• **YOUR TASK**: Return every entry exactly as written.

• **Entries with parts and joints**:
□ □ □ □
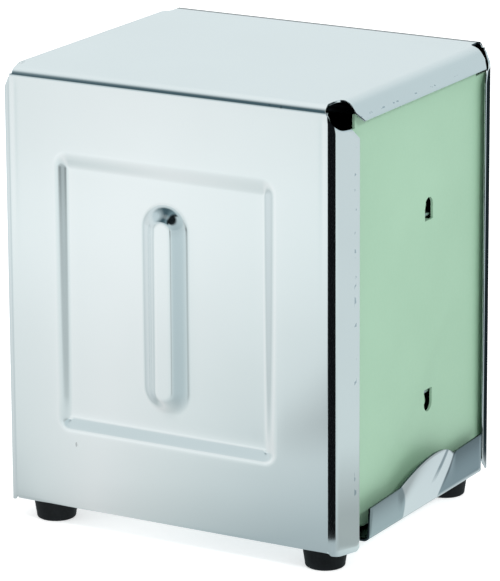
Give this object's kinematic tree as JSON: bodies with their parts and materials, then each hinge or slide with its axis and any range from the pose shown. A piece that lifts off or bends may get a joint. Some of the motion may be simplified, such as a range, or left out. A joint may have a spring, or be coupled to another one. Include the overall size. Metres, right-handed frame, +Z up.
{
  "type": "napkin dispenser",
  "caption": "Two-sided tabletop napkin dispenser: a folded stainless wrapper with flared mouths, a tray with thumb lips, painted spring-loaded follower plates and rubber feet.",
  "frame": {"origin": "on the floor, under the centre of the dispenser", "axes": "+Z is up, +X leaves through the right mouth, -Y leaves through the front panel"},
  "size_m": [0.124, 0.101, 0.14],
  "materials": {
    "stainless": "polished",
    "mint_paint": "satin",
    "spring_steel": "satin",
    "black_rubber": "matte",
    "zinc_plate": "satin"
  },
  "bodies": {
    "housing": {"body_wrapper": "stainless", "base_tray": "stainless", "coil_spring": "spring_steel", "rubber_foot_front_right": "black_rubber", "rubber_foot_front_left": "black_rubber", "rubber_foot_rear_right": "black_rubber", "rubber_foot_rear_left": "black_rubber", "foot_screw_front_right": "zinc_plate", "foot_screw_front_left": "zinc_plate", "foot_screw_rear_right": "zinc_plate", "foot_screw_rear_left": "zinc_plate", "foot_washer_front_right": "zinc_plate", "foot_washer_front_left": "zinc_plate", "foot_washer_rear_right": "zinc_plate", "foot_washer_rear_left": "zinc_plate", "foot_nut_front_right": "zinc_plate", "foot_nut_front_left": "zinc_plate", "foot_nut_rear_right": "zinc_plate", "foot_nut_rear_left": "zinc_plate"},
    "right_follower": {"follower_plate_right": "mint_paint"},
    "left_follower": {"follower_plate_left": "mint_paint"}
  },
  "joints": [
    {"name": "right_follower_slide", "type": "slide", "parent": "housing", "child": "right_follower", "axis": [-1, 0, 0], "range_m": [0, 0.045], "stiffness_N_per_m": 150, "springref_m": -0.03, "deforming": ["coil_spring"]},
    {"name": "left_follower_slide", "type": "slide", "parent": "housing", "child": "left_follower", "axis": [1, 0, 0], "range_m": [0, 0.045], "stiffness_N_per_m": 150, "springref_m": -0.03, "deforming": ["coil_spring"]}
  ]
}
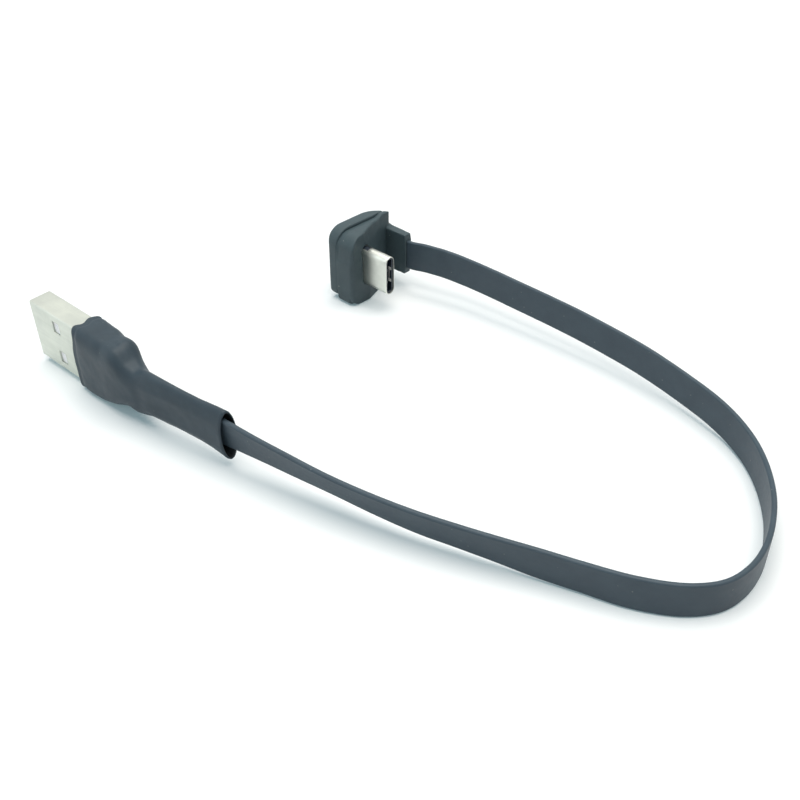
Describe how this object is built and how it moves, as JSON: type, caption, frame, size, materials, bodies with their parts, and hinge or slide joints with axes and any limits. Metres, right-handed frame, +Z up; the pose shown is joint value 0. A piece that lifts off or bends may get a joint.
□ □ □ □
• **EXERCISE RESULT**:
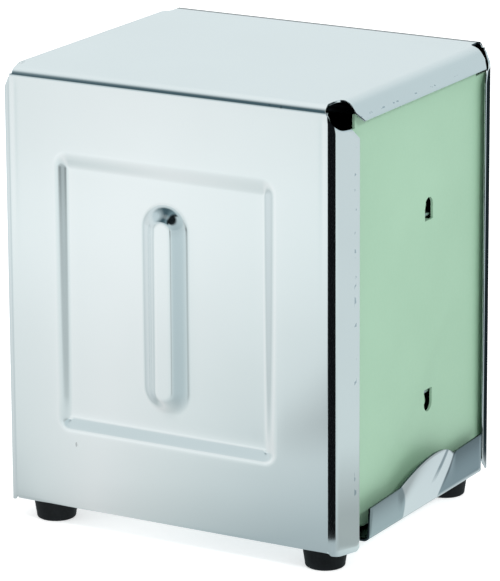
Give this object's kinematic tree as JSON: bodies with their parts and materials, then each hinge or slide with its axis and any range from the pose shown. A piece that lifts off or bends may get a joint. Some of the motion may be simplified, such as a range, or left out. A joint may have a spring, or be coupled to another one. Include the overall size. Metres, right-handed frame, +Z up.
{
  "type": "napkin dispenser",
  "caption": "Two-sided tabletop napkin dispenser: a folded stainless wrapper with flared mouths, a tray with thumb lips, painted spring-loaded follower plates and rubber feet.",
  "frame": {"origin": "on the floor, under the centre of the dispenser", "axes": "+Z is up, +X leaves through the right mouth, -Y leaves through the front panel"},
  "size_m": [0.124, 0.101, 0.14],
  "materials": {
    "stainless": "polished",
    "mint_paint": "satin",
    "spring_steel": "satin",
    "black_rubber": "matte",
    "zinc_plate": "satin"
  },
  "bodies": {
    "housing": {"body_wrapper": "stainless", "base_tray": "stainless", "coil_spring": "spring_steel", "rubber_foot_front_right": "black_rubber", "rubber_foot_front_left": "black_rubber", "rubber_foot_rear_right": "black_rubber", "rubber_foot_rear_left": "black_rubber", "foot_screw_front_right": "zinc_plate", "foot_screw_front_left": "zinc_plate", "foot_screw_rear_right": "zinc_plate", "foot_screw_rear_left": "zinc_plate", "foot_washer_front_right": "zinc_plate", "foot_washer_front_left": "zinc_plate", "foot_washer_rear_right": "zinc_plate", "foot_washer_rear_left": "zinc_plate", "foot_nut_front_right": "zinc_plate", "foot_nut_front_left": "zinc_plate", "foot_nut_rear_right": "zinc_plate", "foot_nut_rear_left": "zinc_plate"},
    "right_follower": {"follower_plate_right": "mint_paint"},
    "left_follower": {"follower_plate_left": "mint_paint"}
  },
  "joints": [
    {"name": "right_follower_slide", "type": "slide", "parent": "housing", "child": "right_follower", "axis": [-1, 0, 0], "range_m": [0, 0.045], "stiffness_N_per_m": 150, "springref_m": -0.03, "deforming": ["coil_spring"]},
    {"name": "left_follower_slide", "type": "slide", "parent": "housing", "child": "left_follower", "axis": [1, 0, 0], "range_m": [0, 0.045], "stiffness_N_per_m": 150, "springref_m": -0.03, "deforming": ["coil_spring"]}
  ]
}
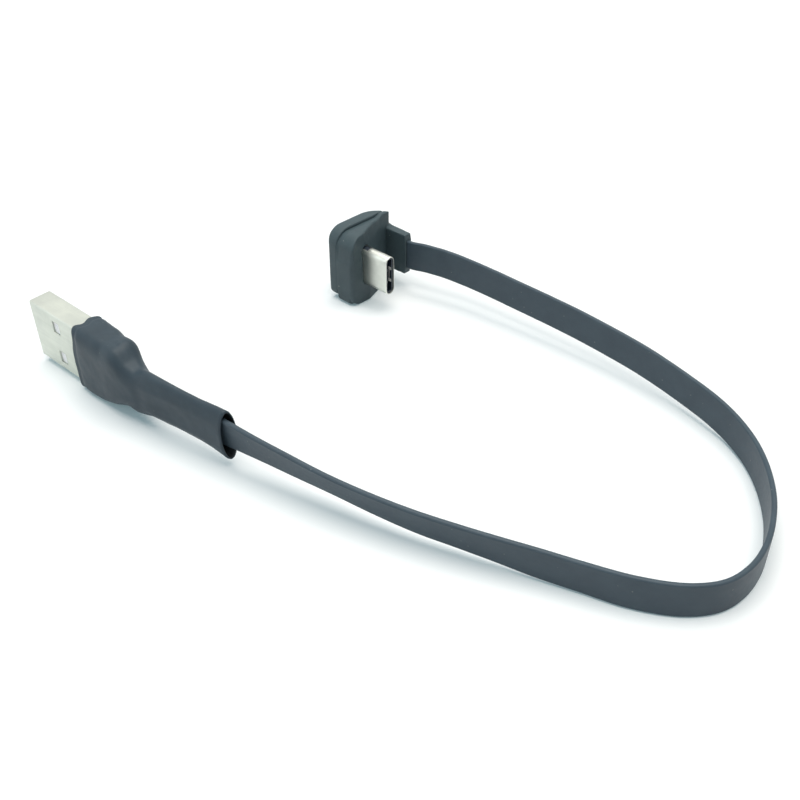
Describe how this object is built and how it moves, as JSON: type, caption, frame, size, materials, bodies with their parts, and hinge or slide joints with axes and any limits. Metres, right-handed frame, +Z up; the pose shown is joint value 0. A piece that lifts off or bends may get a joint.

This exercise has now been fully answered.